Когда фильм был закончен, все студии сказали «пас». Но вышло так, что богатая наличностью прокатная фирма из Вашингтона под названием «Серкл» стала интересоваться продюсированием собственного фильма. «Серкл» ухватилась за «Просто кровь», а когда фильм собрал солидные, если не сказать шикарные три миллиона долларов в арт-хаусных кругах, сбежались студии.
— На бумаге ничего не было, — говорит Джекс, в то время работавший на «Серкл». — Я наполовину ждал, что они скажут: «Слушай, мы теперь можем снимать для студий».
Но Коэны не дрогнули. Взамен «Серкл» оставили за ними последнее слово и выделили три миллиона наличными на съемки «Воспитывая Аризону». Через три недели после начала производства «XX век Фокс» выделил еще три миллиона. Эти странные отношения продолжаются по сей день.
— В первую голову мы действительно любим те фильмы, которые они делают, — говорит совладелец «Серкл» Тед Педас. — Правда любим.
Коэны так немногословны не только с журналистами. Они и на площадке не любят объясняться.
— Было действительно странно, что никто вообще не упомянул шляпу за весь фильм, — говорит Габриэль Бирн, сыгравший Тома Ригана, главного героя «Перекрестка Миллера». — В какой-то момент я сказал Джоэлу: «Какова значимость шляпы? Она вообще важна?» И он сказал: «Гм». Вот и все.
Джон Полито играет гангстера, до безумия одержимого этикой. Фильм начинается его монологом: «Если подкупу нельзя доверять, чему вообще можно? Хорошую прибыль приходится доверять случайности, и вот мы возвращаемся к анархии. Прямиком назад в джунгли. За счет нарушения этики».

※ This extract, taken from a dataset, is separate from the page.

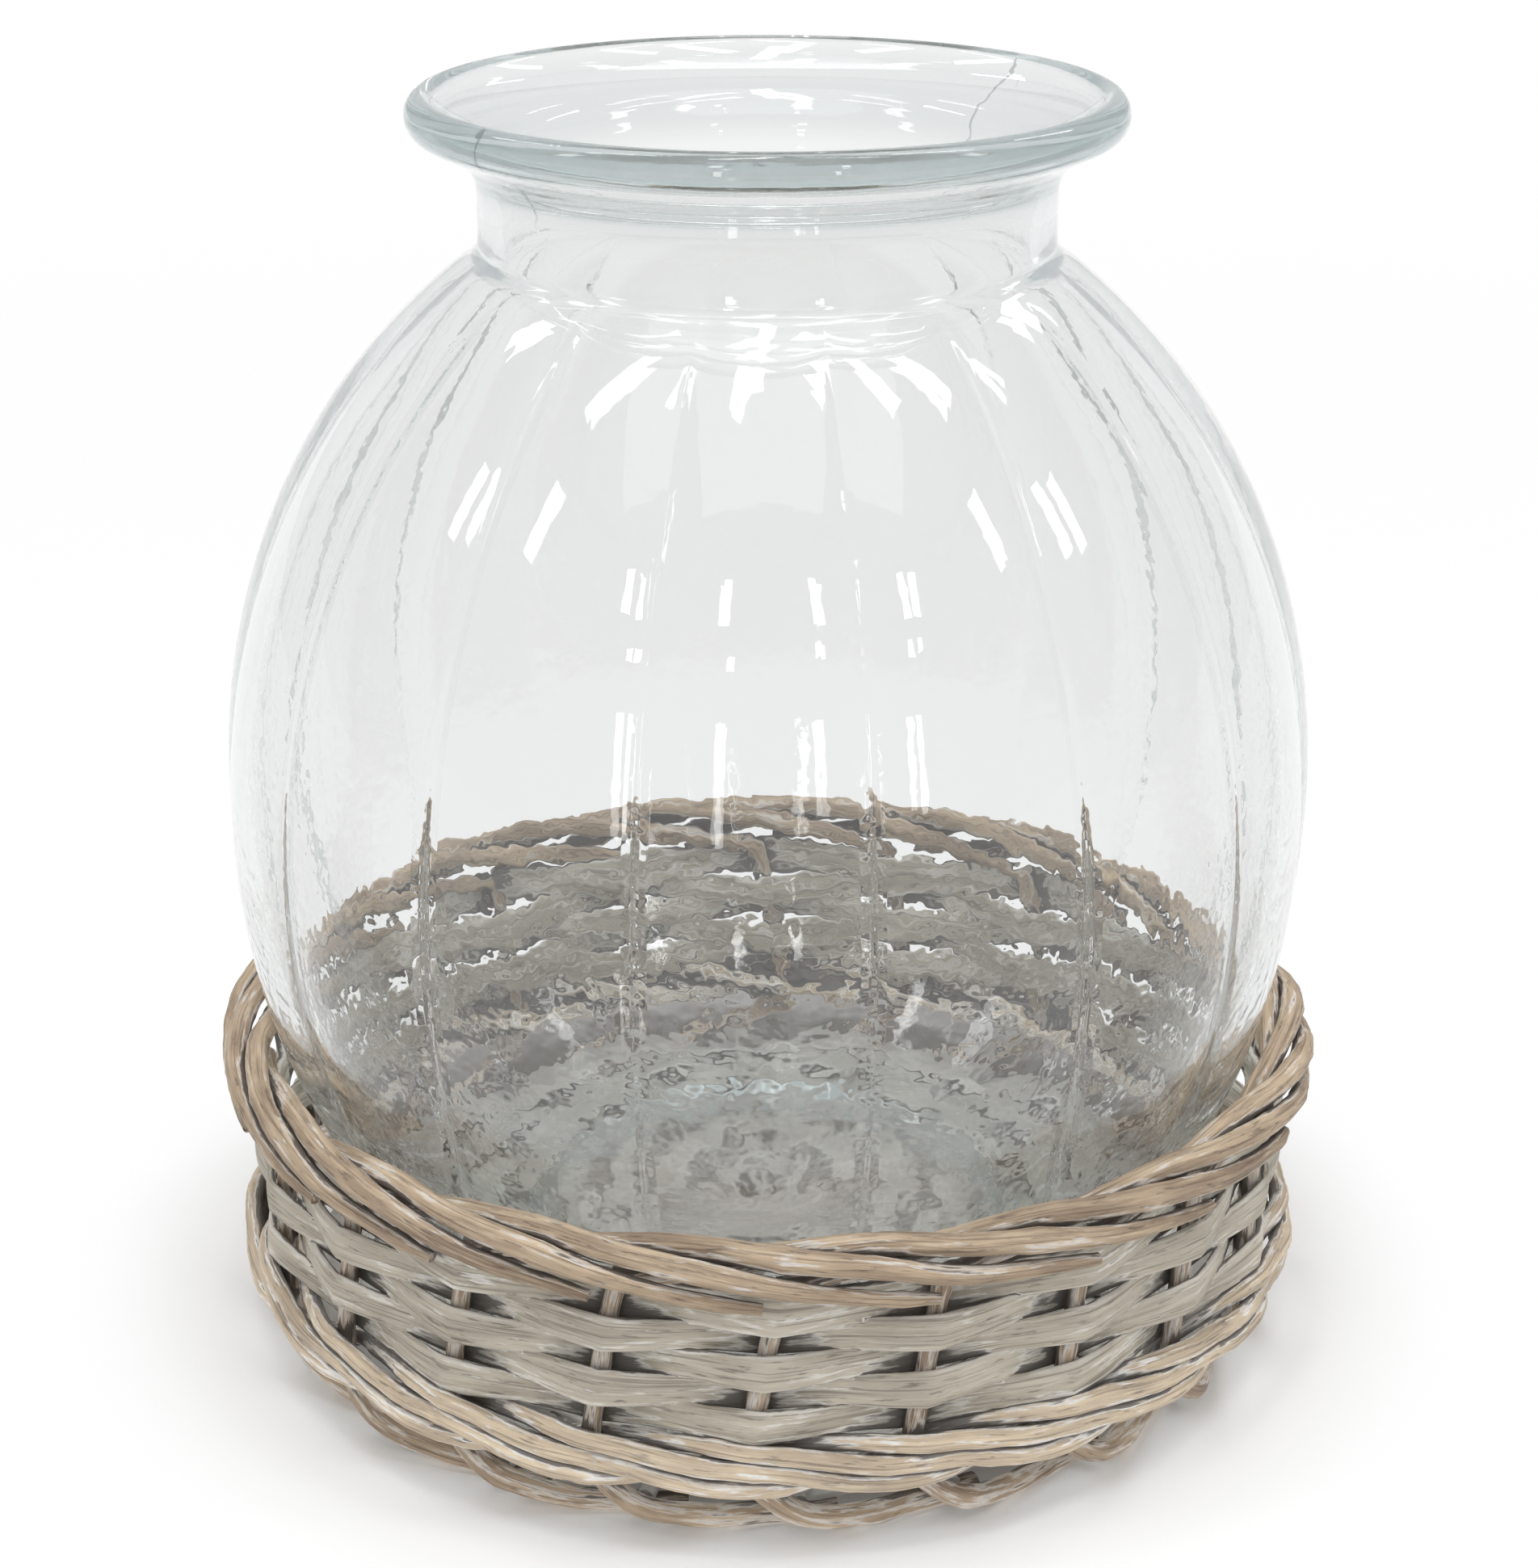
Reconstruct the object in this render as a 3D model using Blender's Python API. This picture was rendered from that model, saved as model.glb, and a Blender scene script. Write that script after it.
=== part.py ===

— Я помню, как мы прогоняли ее в первый раз и я ошибся с одним словом. И когда все закончилось, они оба, как стерео: «Ты пропустил то слово». — (Но Коэны никогда не обсуждали с ним значение его речи.) — Они вообще-то не говорят о таких вещах, — говорит Полито. — Они вроде как хихикают, а потом говорят: «Продолжай».
Коэны любят подходить ко всему с физической стороны. Марсия Гей Харден, играющая Верну, любовницу и Тома, и его босса Лео (Альберт Финни), сообщает, что они отвезли ее на самолете на съемочную площадку в Новый Орлеан для незапланированной примерки, которая продолжалась «глубоко-глубоко за полночь», модернизировали ее платья, чтобы сделать их более обтягивающими, заставили ее провести неделю, тестируя косметику, выщипать брови и постричься.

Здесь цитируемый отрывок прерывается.